I should really explain more what I’m trying to figure out. I’ve been trying to figure out algebraic approaches to variables for use with notations for the language of a presheaf topos.

So I looked at cylindrical algebras and polyadic algebras but of course the formalization is a nameless style. So what I need is a toolkit to convert back and forth between nameless and named finite sets. Because I can’t read a serious of numbers at all when working with the code.

If you’re really interested it’s all a mess and I haven’t sorted out variance issues but what I’m thinking is that for intermediate manipulation I’ll need a presheaf over a finite groupoid of N-indeterminates. I believe non-trivial morphisms would correspond to homotopy type theory style equivalences. Of course if you don’t have nontrivial morphisms than that is just a discrete fibration over Set and then you get something like the category of presheaves over Set. It’s all kind of a mess and I really am developing an allergy to numbers.

I’d love to hear a good answer to this question. Here’s what I’ve done in the past:

  • When you have a known, constant set of cases, use an inductive type; this is what we do for defining the registers of a hardware design in Kôika: koika/uart.v at da174b5215ddb6c151efc589ab0c1f3ea4b72242 · mit-plv/koika · GitHub

    Inductive reg_t :=
    | state
    | in_byte
    | in_byte_offset
    | out_bit
    | delay
    | last_write_ack.

    The problem with this approach is that you don’t have a nice way to enumerate the elements of the type. We use a FiniteType typeclass for this with automatically derived instances, but the derivation process is very inefficient (it’s hard to balance good reduction behavior and fast derivation).

  • When you need have different sets of variables, what I’ve done is a mix of:

    1. Avoid the problem entirely by using a mixed embedding with shallow binders;

    2. Not enforcing that variables be bound (you give a default value to unbound variables).
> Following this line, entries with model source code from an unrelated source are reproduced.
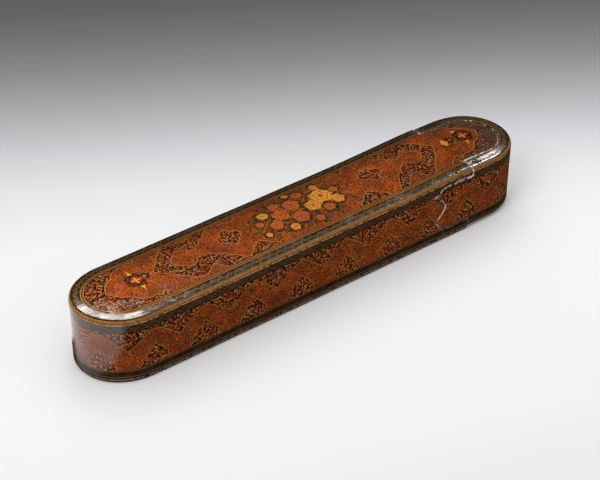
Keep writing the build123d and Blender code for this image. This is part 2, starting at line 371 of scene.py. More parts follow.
def tongue_line(growth):
    """The edge of the case's tongue in plan: straight sides and a half ellipse at the tip."""
    reach, side = TONGUE_TIP + growth, TONGUE_SIDE + growth
    angle = np.linspace(-math.pi / 2, math.pi / 2, 80)
    tip = np.stack([TONGUE_SHOULDER + reach * np.cos(angle), side * np.sin(angle)], axis=1)
    run = np.linspace(TONGUE_ROOT, TONGUE_SHOULDER, 40)[:-1, None]
    near = np.hstack([run, np.full_like(run, -side)])
    return np.concatenate([near, tip, (near * (1, -1))[::-1]])


print("the side joint has", len(side_joint()), "corners and arc points")

# %% [markdown]
# ## Cutting shapes
# The maker shapes the closed box whole and then cuts it apart along the joint. We do the same: a
# joint line becomes a solid when it is stacked as rings of points, and a Boolean modifier cuts the
# shells with it. The case and the head are each cut by their own solid, a gap apart. A cut mesh
# stays closed only if the cutter is closed too, so every stack has a face over each end.

# %% Cutting solids
CUTTER_END, CUTTER_SIDE, JOINT_STEP = 160.0, 30.0, 0.4


def stack(name, rings):
    """A closed solid from equal rings of 3-D points, with a flat face over each end."""
    count = len(rings[0])
    points = np.concatenate(rings)
    quads = grid_quads(len(rings), count).tolist()
    caps = [list(range(count))[::-1], list(range(len(points) - count, len(points)))]
    return mesh_from(name, points, quads + caps, merge=False)


def head_side_solid(name, distance, seeds, depth):
    """All that lies past the joint line, as two solids that meet on the middle plane.

    Each half has its own chips. The line is moved sideways by the distance first.
    """
    made = []
    corners = [(CUTTER_END, -BEYOND), (CUTTER_END, HEIGHT + BEYOND)]
    for side, seed in zip((-1, 1), seeds):
        line = resampled(moved(side_joint(), distance), JOINT_STEP)
        ring = np.concatenate([chipped(line, seed, depth), corners])
        rings = [np.stack([ring[:, 0], np.full(len(ring), y), ring[:, 1]], axis=1)
                 for y in (0.0, side * CUTTER_SIDE)]
        made.append(stack(f"{name}_{side}", rings))
    return made


def tongue_solid(name, section, seed, depth):
    """A solid in the shape of the tongue, from rows of its edge's growth and height."""
    rings = []
    for growth, height in section:
        line = chipped(tongue_line(growth), seed, depth)
        rings.append(np.column_stack([line, np.full(len(line), height)]))
    return stack(name, rings)


def cut(piece, cutters, operation="DIFFERENCE"):
    """Cuts the piece with each solid in turn, removes the solids and returns the piece."""
    for cutter in cutters:
        modifier = piece.modifiers.new("cut", "BOOLEAN")
        modifier.operation = operation
        modifier.solver = "MANIFOLD"
        modifier.object = cutter
    bpy.context.view_layer.update()
    evaluated = piece.evaluated_get(bpy.context.evaluated_depsgraph_get())
    done = bpy.data.meshes.new_from_object(evaluated)
    piece.modifiers.clear()
    piece.data = done
    for cutter in cutters:
        bpy.data.objects.remove(cutter)
    return piece


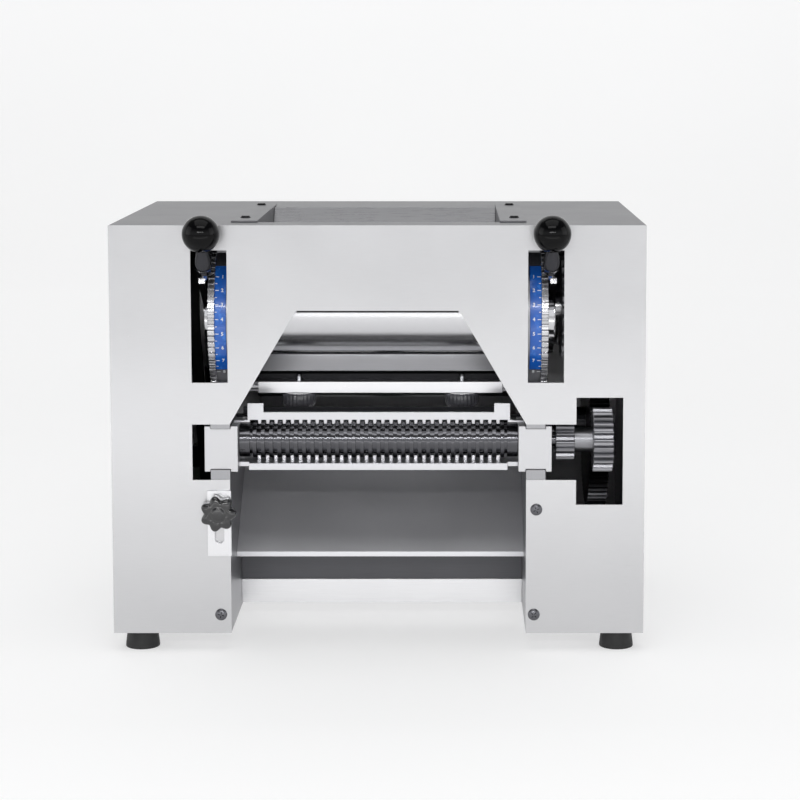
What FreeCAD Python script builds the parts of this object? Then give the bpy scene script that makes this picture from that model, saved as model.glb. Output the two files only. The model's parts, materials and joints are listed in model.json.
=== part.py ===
import FreeCAD, Part
import math
import os
import re
import Sketcher

from FreeCAD import Placement, Rotation, Vector

# Dough sheeter with a noodle cutter cassette, in millimetres.
# +X to the operator's right, +Y away from the operator, +Z up.
# The origin is on the bench, under the middle of the machine's bounding box.
# Heights ("up") are counted from the underside of the housing, depths ("back")
# from the front face of the front panel.

DRIVING = {
    # housing
    "width": 430, "height": 332, "depth": 300, "skin": 1.5, "foot_height": 16,
    "bed_half": 119.4, "frame_thick": 15.6, "frame_front": 1.5, "frame_back": 285,
    "frame_top": 318, "frame_bottom": 1.5,
    # openings of the front panel
    "slot_middle": 135, "slot_width": 29, "slot_low": 205.3, "slot_high": 312,
    "gate_top": 263.5, "gate_half": 65.5, "gate_base": 171.4,
    "notch_low": 126.1, "notch_reach": 149.6,
    "window_left": 159.7, "window_right": 197.3, "window_low": 105.9, "window_high": 193.2,
    # press rollers
    "press_radius": 38, "press_back": 80, "press_up": 258, "press_gap": 1, "press_open": 6,
    "journal_radius": 12, "bearing_radius": 17, "bush_wall": 2.5, "bush_play": 1,
    "bush_reach": 10, "side_gap": 0.4, "run_fit": 0.05, "lever_turn": 55,
    # levers, quadrants and scales
    "lever_thick": 5, "lever_gap": 1.0, "elbow_back": 9, "elbow_up": 289,
    "ball_back": -17, "ball_up": 326.4, "ball_radius": 15, "ball_middle": 139,
    "rod_radius": 4, "ferrule_radius": 5.5, "quadrant_radius": 70, "quadrant_wide": 5.7,
    "tooth_depth": 2.2, "quadrant_rebate": 3.2, "scale_thick": 0.8, "scale_wide": 9.3,
    # drive gears in the right-hand compartment
    "press_teeth": 22, "press_gear_left": 150, "press_gear_wide": 14,
    "train_module": 2, "roller_teeth": 40, "idler_teeth": 70, "cutter_teeth": 24,
    "train_left": 174, "train_wide": 16,
    # belt drive in the left-hand compartment
    "pulley_left": 150, "pulley_wide": 16, "wheel_radius": 62, "pinion_radius": 20,
    "belt_wide": 9, "belt_thick": 7, "belt_gap": 0.3, "motor_back": 206, "motor_up": 62,
    "motor_radius": 48, "motor_length": 170, "motor_shaft_radius": 7,
    # cutter cassette
    "cutter_back": 24, "cutter_radius": 14.7, "ring_relief": 1.9, "cutter_land": 13.9,
    "ring_pitch": 6.7, "ring_wide": 3, "ring_count": 31, "mesh_module": 2, "mesh_teeth": 14,
    "mesh_left": 144, "mesh_wide": 15, "cutter_journal": 6, "hub_radius": 10.3,
    "block_inner": 113.3, "block_outer": 140.1, "block_front": 3, "block_back": 70,
    "block_drop": 22.84, "block_rise": 14.26, "block_web": 1.8, "block_play": 0.3,
    "comb_half": 107, "comb_gap": 1.5, "comb_tall": 6.4, "comb_horn": 7.3, "comb_tooth": 3.3,
    "comb_thick": 2, "lower_comb_half": 104.5, "lower_comb_gap": 1.44,
    "lower_comb_tall": 5.6,
    # keeper and star knob
    "keeper_middle": 128.1, "keeper_wide": 19.4, "keeper_low": 64.3, "keeper_high": 117.7,
    "keeper_thick": 3, "keeper_slot": 7.4, "slot_foot": 74.9, "slot_head": 107.2,
    "star_up": 100.2, "star_radius": 15, "star_thick": 11, "star_stud": 14,
    # scrapers
    "scraper_half": 101.5, "scraper_front": 65, "scraper_deep": 12, "scraper_low": 187.4,
    "scraper_high": 196.5, "scraper_knob_x": 68, "scraper_knob_radius": 13.9,
    "scraper_knob_high": 14.5, "stud_radius": 2.5,
    # chute, guard and base tray
    "chute_front": 50, "chute_front_up": 56, "chute_back": 150, "chute_back_up": 128,
    "tray_front": 91.5, "tray_low": 2.7, "tray_flange": 23,
    # hopper in the top panel
    "hopper_half": 100, "hopper_flange": 20, "hopper_front": 32, "hopper_back": 216,
    "cheek_back": 235, "hopper_foot": 297.5,
    # feet and screws
    "foot_x": 194.5, "foot_back": 22, "foot_top_radius": 12.3, "foot_base_radius": 14,
    "screw_radius": 4.85, "screw_high": 2.4, "rear_reach": 2,
}

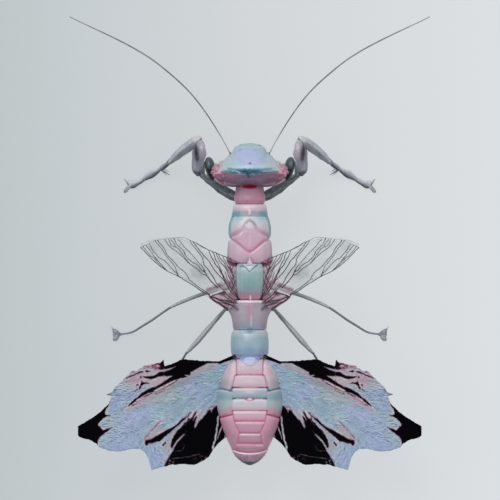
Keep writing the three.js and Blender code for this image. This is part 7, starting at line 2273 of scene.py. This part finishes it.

If you can do this you avoid a lot of pain with dependent types.

    3. Using dependent De Bruijn indices; this is what we do for typed ASTs in Kôika: koika/TypedSyntax.v at da174b5215ddb6c151efc589ab0c1f3ea4b72242 · mit-plv/koika · GitHub . See in particular the definition of the member and context in koika/Member.v at master · mit-plv/koika · GitHub and koika/Environments.v at da174b5215ddb6c151efc589ab0c1f3ea4b72242 · mit-plv/koika · GitHub . This is basically a dependent typed list of pairs, and you index into it by giving a proof that the key you’re looking up belongs to the list of keys in the type. Your function in this style would look like this:

      Require Import Koika.Frontend.
      Inductive typ := pt | N | exp: typ -> typ -> typ.
      Definition types {v} (m: member v ["x"; "y"; "z"]): typ :=
        cassoc m #{ "x" => pt; "y" => exp N N; "z" => N }#.

      … and of course you can use any type that has decidable equality:

      Definition types' {v} (m: member v [1; 14; 39]): typ :=
        cassoc m #{ 1 => pt; 14 => exp N N; 39 => N }#.
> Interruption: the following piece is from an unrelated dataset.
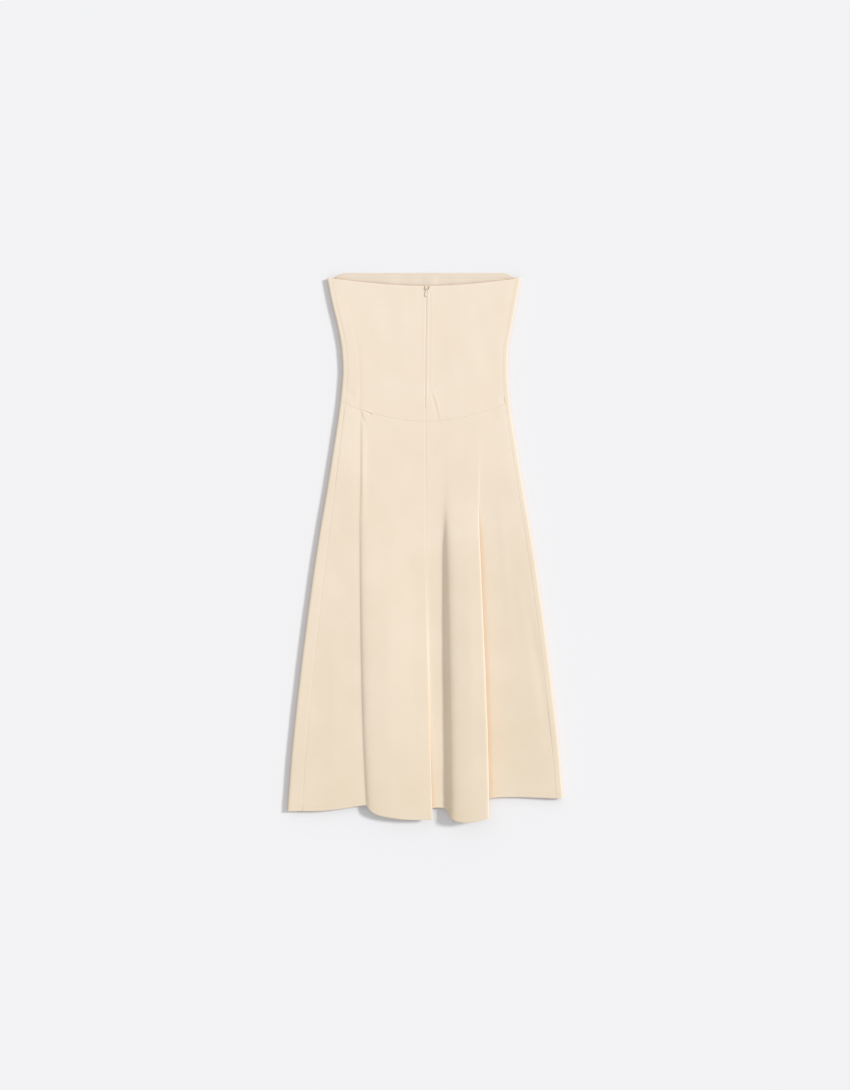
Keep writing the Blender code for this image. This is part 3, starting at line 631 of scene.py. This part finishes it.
def cloth_material(name, pale, deep, fold, hem_shade=0.0):
    """Cream cotton twill: fine diagonal wales, flecks and a soft mottle between two tones.

    The tone is painted deeper towards the hem as shade, by the given amount per metre, and turns to the painted fold
    shade colour in hollows.
    """
    made, nodes, links, shader = new_material(name, 0.88, 0.25)
    shader.inputs["Sheen Weight"].default_value = 0.12
    shader.inputs["Sheen Roughness"].default_value = 0.5
    place = nodes.new("ShaderNodeTexCoord").outputs["Object"]

    mottle = add_node(nodes, "ShaderNodeTexNoise", Scale=7.0, Detail=3.0, Roughness=0.55)
    links.new(place, mottle.inputs["Vector"])
    fleck = add_node(nodes, "ShaderNodeTexNoise", Scale=620.0, Detail=2.0, Roughness=0.6)
    stretch = add_node(nodes, "ShaderNodeMapping", Scale=(1.0, 0.28, 1.0))
    links.new(place, stretch.inputs["Vector"])
    links.new(stretch.outputs["Vector"], fleck.inputs["Vector"])
    split = nodes.new("ShaderNodeSeparateXYZ")
    links.new(place, split.inputs["Vector"])
    # Painted shade: the tone is made deeper lower down the dress, per metre
    height = weighed(nodes, links, split.outputs["Y"], -hem_shade, mottle.outputs["Fac"])
    tone = weighed(nodes, links, fleck.outputs["Fac"], 0.3, height)
    spread = add_node(nodes, "ShaderNodeMapRange", From_Min=0.0, From_Max=1.3)
    links.new(tone, spread.inputs["Value"])
    tones = nodes.new("ShaderNodeMix")
    tones.data_type = "RGBA"
    tones.inputs["A"].default_value = (*pale, 1.0)
    tones.inputs["B"].default_value = (*deep, 1.0)
    links.new(spread.outputs["Result"], tones.inputs["Factor"])

    # Painted shade: where ambient occlusion finds a hollow, the colour turns towards the painted fold shade colour
    shade_occlusion = add_node(nodes, "ShaderNodeAmbientOcclusion", Distance=FOLD_SHADE_REACH)
    unshaded_share = add_node(nodes, "ShaderNodeMapRange", From_Min=FOLD_SHADE_DEEP, From_Max=FOLD_SHADE_OPEN)
    links.new(shade_occlusion.outputs["AO"], unshaded_share.inputs["Value"])
    depth = nodes.new("ShaderNodeMix")
    depth.data_type = "RGBA"
    depth.inputs["A"].default_value = (*fold, 1.0)
    links.new(tones.outputs["Result"], depth.inputs["B"])
    links.new(unshaded_share.outputs["Result"], depth.inputs["Factor"])
    links.new(depth.outputs["Result"], shader.inputs["Base Color"])

    turn = add_node(nodes, "ShaderNodeMapping", Rotation=(0.0, 0.0, math.radians(27)))
    links.new(place, turn.inputs["Vector"])
    wale = add_node(nodes, "ShaderNodeTexWave", Scale=420.0, Distortion=1.2, Detail=2.0, Detail_Scale=1.5)
    links.new(turn.outputs["Vector"], wale.inputs["Vector"])
    yarn = add_node(nodes, "ShaderNodeTexNoise", Scale=1500.0, Detail=2.0, Roughness=0.5)
    links.new(place, yarn.inputs["Vector"])
    relief = add_node(nodes, "ShaderNodeBump", Strength=0.35, Distance=0.00016)
    links.new(weighed(nodes, links, yarn.outputs["Fac"], 0.6, wale.outputs["Fac"]), relief.inputs["Height"])
    links.new(relief.outputs["Normal"], shader.inputs["Normal"])
    return made


def ribbed_material(name, colour, ribs, roughness, strength):
    """A woven tape or a twisted thread: one tone, with fine ribs in relief."""
    made, nodes, links, shader = new_material(name, roughness, 0.3)
    shader.inputs["Base Color"].default_value = (*colour, 1.0)
    place = nodes.new("ShaderNodeTexCoord").outputs["Object"]
    wave = add_node(nodes, "ShaderNodeTexWave", Scale=ribs, Distortion=0.6, Detail=1.0)
    wave.bands_direction = "DIAGONAL"
    links.new(place, wave.inputs["Vector"])
    relief = add_node(nodes, "ShaderNodeBump", Strength=strength, Distance=0.00012)
    links.new(wave.outputs["Fac"], relief.inputs["Height"])
    links.new(relief.outputs["Normal"], shader.inputs["Normal"])
    return made


def enamel_material():
    """Cream enamel on the zip's metal, with a fine grain, and edges that look rounded."""
    made, nodes, links, shader = new_material("zip_enamel", 0.32, 0.5)
    shader.inputs["Base Color"].default_value = (0.80, 0.72, 0.60, 1.0)
    shader.inputs["Coat Weight"].default_value = 0.4
    place = nodes.new("ShaderNodeTexCoord").outputs["Object"]
    grain = add_node(nodes, "ShaderNodeTexNoise", Scale=900.0, Detail=2.0)
    links.new(place, grain.inputs["Vector"])
    rounded = add_node(nodes, "ShaderNodeBevel", Radius=0.0004)
    relief = add_node(nodes, "ShaderNodeBump", Strength=0.12, Distance=0.00008)
    links.new(grain.outputs["Fac"], relief.inputs["Height"])
    links.new(rounded.outputs["Normal"], relief.inputs["Normal"])
    links.new(relief.outputs["Normal"], shader.inputs["Normal"])
    return made


# Light: one soft key from the right and a little above, and even fill all round
KEY_HEIGHT = 35.0
KEY_TURN = 18.4
KEY_SOFTNESS = 10.0
KEY_POWER = 2.26
FILL_POWER = 0.652


def make_stage():
    bpy.ops.mesh.primitive_plane_add(size=14.0, location=(0.0, 0.0, -0.0004))
    floor = bpy.context.object
    floor.name = "studio_floor"
    made, _, _, shader = new_material("studio_floor", 1.0, 0.0)
    shader.inputs["Base Color"].default_value = (0.84, 0.84, 0.856, 1.0)
    floor.data.materials.append(made)

    lamp = bpy.data.lights.new("key", "SUN")
    lamp.energy = KEY_POWER
    lamp.angle = math.radians(KEY_SOFTNESS)
    key = bpy.data.objects.new("key", lamp)
    bpy.context.scene.collection.objects.link(key)
    key.rotation_euler = (0.0, math.radians(90 - KEY_HEIGHT), math.radians(KEY_TURN))

    world = bpy.data.worlds.new("fill")
    bpy.context.scene.world = world
    world.use_nodes = True
    world.node_tree.nodes["Background"].inputs["Color"].default_value = (1.0, 1.0, 1.0, 1.0)
    world.node_tree.nodes["Background"].inputs["Strength"].default_value = FILL_POWER


# Camera: the photograph's whole height of 1090 pixels spans VIEW_HEIGHT at the dress
CAMERA_HEIGHT = 3.0
VIEW_HEIGHT = 2.18
CLOTH_HEIGHT = 0.01
VIEW_CENTRE_Y = 0.00317
SENSOR = 36.0


def make_camera():
    data = bpy.data.cameras.new("camera")
    data.sensor_width = SENSOR
    data.sensor_height = SENSOR
    data.lens = SENSOR * CAMERA_HEIGHT / VIEW_HEIGHT
    camera = bpy.data.objects.new("camera", data)
    camera.location = (0.0, VIEW_CENTRE_Y, CAMERA_HEIGHT + CLOTH_HEIGHT)
    bpy.context.scene.collection.objects.link(camera)
    bpy.context.scene.camera = camera
    bpy.context.scene.view_settings.view_transform = "Standard"
    bpy.context.scene.view_settings.look = "None"


def dress_up(piece, material, node=None):
    """The piece's material and the body it belongs to, and the CAD part it stands in for, which is hidden."""
    piece.data.materials.append(material)
    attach(piece, "dress")
    if node:
        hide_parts(node)


def make_dress():
    cloth = cloth_material("cream_twill", (0.891, 0.775, 0.648), (0.768, 0.645, 0.484), FOLD_SHADE_COLOUR, CLOTH_HEM_SHADE)
    lining = cloth_material("cream_facing", (0.83, 0.72, 0.60), (0.79, 0.68, 0.56), FOLD_SHADE_COLOUR)
    thread = ribbed_material("cream_thread", (0.83, 0.71, 0.57), 1100.0, 0.6, 0.5)
    tape = ribbed_material("cream_zip_tape", (0.80, 0.69, 0.55), 480.0, 0.8, 0.6)
    for half in ("bodice", "skirt"):
        for part in PANELS:
            panel, stitches = cloth_panel(part, half), []
            dress_up(panel, cloth, f"{half}_{part}")
            if half == "skirt":
                stitches = [hem_stitches(part)]
                dress_up(stitches[0], thread)

    facing, understitch = make_facing()
    dress_up(facing, lining, "neck_facing_front")
    dress_up(understitch, thread)

    for piece, coil in zip(*make_zip_tape()):
        dress_up(piece, tape, "zip_tape")
        dress_up(coil, thread)

    enamel = enamel_material()
    for node in ("zip_slider", "zip_pull_tab"):
        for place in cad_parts[node].material_slots:
            place.link = "OBJECT"
            place.material = enamel


make_camera()
make_stage()
make_dress()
      If you want you can make things a touch nicer by inferring the “member” instances:

      Inductive error := Error (err: string).
      Definition types_ (v: string) :=
        match mem v _ as m return (if m then typ else error) with
        | inl m => types m
        | inr _ => Error "not found"
      Compute (types_ "x"). (* = pt *)
      Compute (types_ "v"). (* = Error "not found" *)

      Beware that this particular implementation really kills the performance of simpl. I’m sure there’s a better way to do this, but I don’t know what it is.

Hope you get better answers ^^

1 Like


This looks very interesting.

I’ve been meaning to take a look at Koika for a while but I don’t know exactly why I haven’t really yet.

On point 2 it’s funny because that’s a very similar solution to one I came up with.

If you index into a variable context and you don’t find an entry the simplest solution is to return something like a tt value of unit type.

About 3, I don’t store the scoping information in the term structure itself I keep the variable context stuff in the separately specced typing rules. I tried this style initially on suspicion keeping the binding information in the term AST wasn’t appropriately “mathy” enough but I’m still not sure if it was a good idea or not.

I’ve been trying to figure out the STLC as kind of like the free functor to something, the same way a polynomial is a free commutative semiring? I still haven’t really figured this out yet but it strikes me as less ad-hoc.

I never use simpl myself but really only use cbn. A random guess but maybe using a different tactic than simpl might give better performance for some of your cases?

cbn tends to be slower, in my experience.

Would make sense. cbn is usually slow.

Could you do some kind of custom reflection based simplifier maybe?

I kind of want to figure out how to do a custom evaluation scheme (especially for setoids.)

Given something like

Class Stlc := {
  s: Type ;
  t: s -> t ;
  exp: s -> s -> s ;
  lam {a b}: (t a -> t b) -> t (exp a b) ;
  app {a b}: t (exp a b) -> t a -> t b ;

  Stlc_Setoid a: Setoid (t a) ;
  lam_app {a b} (f: t (exp a b)): lam (app f) == f ;
  app_lam {a b} (f: t a -> b): app (lam f) x == f x ;

It should be possible to use reflection to simplify everything.
I didn’t want to bother with an explicit environment context but obviously a real implementation would use one.
This sort of tagless final higher order abstract syntax at first looks attractive but in practice is hell to work with.

Anyway it would be really nice if this sort of thing was better supported in Coq or maybe I just need to get better at reflection/solvers.

I can figure out how to simplify simple things like categories but more complicated stuff is way beyond me.